Resorting to reconciliation, a tool used occasionally to pass annual budget measures, would be an extraordinary and risky step. It could backfire if voters perceive Democrats to be acting in a heavy-handed fashion.
But many analysts believe it is the only option left for Mr. Obama. Health care has arguably consumed more White House and congressional energy than any other domestic initiative during his first year in office. This is his last shot at averting utter failure.
"The only thing that has a chance of working is reconciliation," insisted Henry Aaron, a health-policy analyst at the Washington-based Brookings Institution. "What could come out of the summit? The administration has indicated what it wants to do. There is no way the Republicans are going to suddenly say, 'We've seen the light and we'll accept the basic framework we've been savaging all year.'"
Indeed, Republican House Leader John Boehner lambasted the President yesterday for "crippling the credibility of this week's summit by proposing the same massive government takeover of health care based on a partisan bill the American people have already rejected."
Thursday's summit now promises to resemble a high-tension tango between Mr. Obama and Republicans (the few who show up) rather than a true bargaining session. Each side will display openness to compromise by dancing verbally with the other. But the ulterior motive of each is to get the audience to turn on the other.
"This is really all about framing and agenda setting," opined Dan Wood, a professor at Texas A&M University and an expert in presidential political messaging. "If the Republicans are able to control perceptions with the idea that the President and the Democrats are - to use the Republicans' words - ramming big government down the throats of the people, then they win."
Mr. Obama has pointedly said he doesn't "want to see this meeting turn into political theatre," but Mr. Aaron said that is exactly what it will be. "And use of the word 'theatre' is in no way a denigration. This is democracy and conveying to the voters what the President wants to do in a way that is persuasive is what small-'d' democracy is all about."
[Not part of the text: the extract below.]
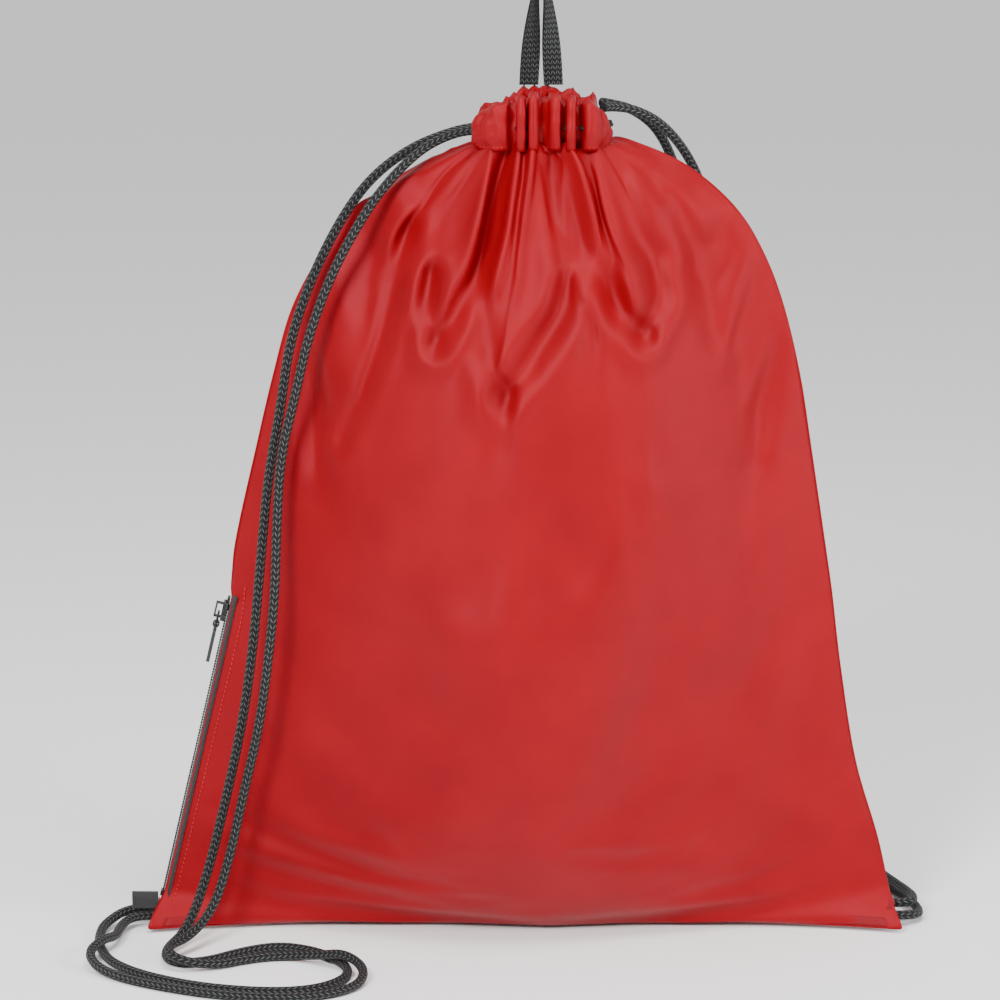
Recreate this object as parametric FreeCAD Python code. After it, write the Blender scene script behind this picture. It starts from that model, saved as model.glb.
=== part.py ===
import FreeCAD, Part
import math
import os

from FreeCAD import Vector

# A filled drawstring backpack standing on its base, in millimetres.
# +Z is up, the front faces -Y, and the origin is the middle of the base on the ground.

# sack: two cloth panels sewn together along both sides and along the bottom
seam_y = -6.0               # plane of the side seams
wall = 1.2                  # cloth with its lining
base_half_width = 197.0
belly_half_width = 158.5
chest_half_width = 144.0
shoulder_half_width = 130.0
collar_half_width = 103.0
throat_half_width = 80.0
neck_half_width = 36.0
base_x = 7.0
belly_front = 75.0          # how far the front panel bulges from the seam plane
belly_rear = 87.0
foot_z = 14.0
belly_z = 184.0
shoulder_z = 335.0
neck_z = 424.0
neck_x = 16.0               # the filled sack leans a little to its left
seam_half = 1.0

# casing: the tunnel around the neck that the drawcords run in
casing_height = 24.0
casing_half_straight = 14.0
casing_radius = 20.0        # middle of the tunnel at its round ends
tunnel_wall = 1.2
tunnel_hem = 3.0
side_slit_half = 12.0       # the tunnel is open at both side seams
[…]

If post-summit polling designates Mr. Obama as the winner, it will make it much easier for him to rally Senate Democrats who are wary about using reconciliation. More than 20 liberal Democrats have voiced support for the procedure and Mr. Obama only needs 51 of the 59 Democrats in the upper chamber to play along. That leaves room for a handful of conservative Democrats facing tough re-election battles this fall to vote against the bill.
If Mr. Obama does go the reconciliation route in the Senate, he will face yet another hurdle in getting a majority in the House to back the new version of the bill. The first House health-care bill passed by only five votes in November, and rebuilding a coalition of left-leaning, centrist and socially conservative Democrats to win again is hardly a given.
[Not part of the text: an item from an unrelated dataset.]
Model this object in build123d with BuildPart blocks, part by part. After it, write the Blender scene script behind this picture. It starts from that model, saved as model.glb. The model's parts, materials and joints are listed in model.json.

One reason is that the White House proposal adopts the original Senate bill's language on abortion, requiring Americans who receive subsidies to buy health insurance to buy an abortion rider with their own money. The original House bill prohibited an insurance policy bought even partially with federal subsidies from covering abortion at all, a measure that reflects the legislative muscle of rural and Southern Democrats.
The proposals posted on the White House website yesterday are especially crafted to appeal to middle-class voters, who until now have been cool to health-care reform. Families earning between $55,000 and $88,000 who will receive more in subsidies under the new proposals than under the current Senate and House bills.
The administration plan also raises the threshold at which a new tax on the most generous health-care plans would kick in, and delays its implementation until 2018. That concession is aimed at assuaging unions whose members enjoy such "Cadillac" coverage.
The biggest innovation in the White House plan involves the creation of a Health Insurance Rate Authority, which would review premium increases. HIRA is a response to the eye-popping 39-per-cent increase some Californians covered by Anthem Blue Cross are facing in May, a situation Mr. Obama has seized on to argue the necessity of sweeping reform.
The rate increases are the result of cash-strapped but healthy Californians cancelling their coverage to save money, leaving a smaller but riskier pool of people behind. Mr. Obama has used Anthem as exhibit 'A' to explain why making everyone buy insurance is crucial to making it affordable.
So far, Mr. Obama has failed to get that point and many others across and he has very little time left. Thursday really is make or break.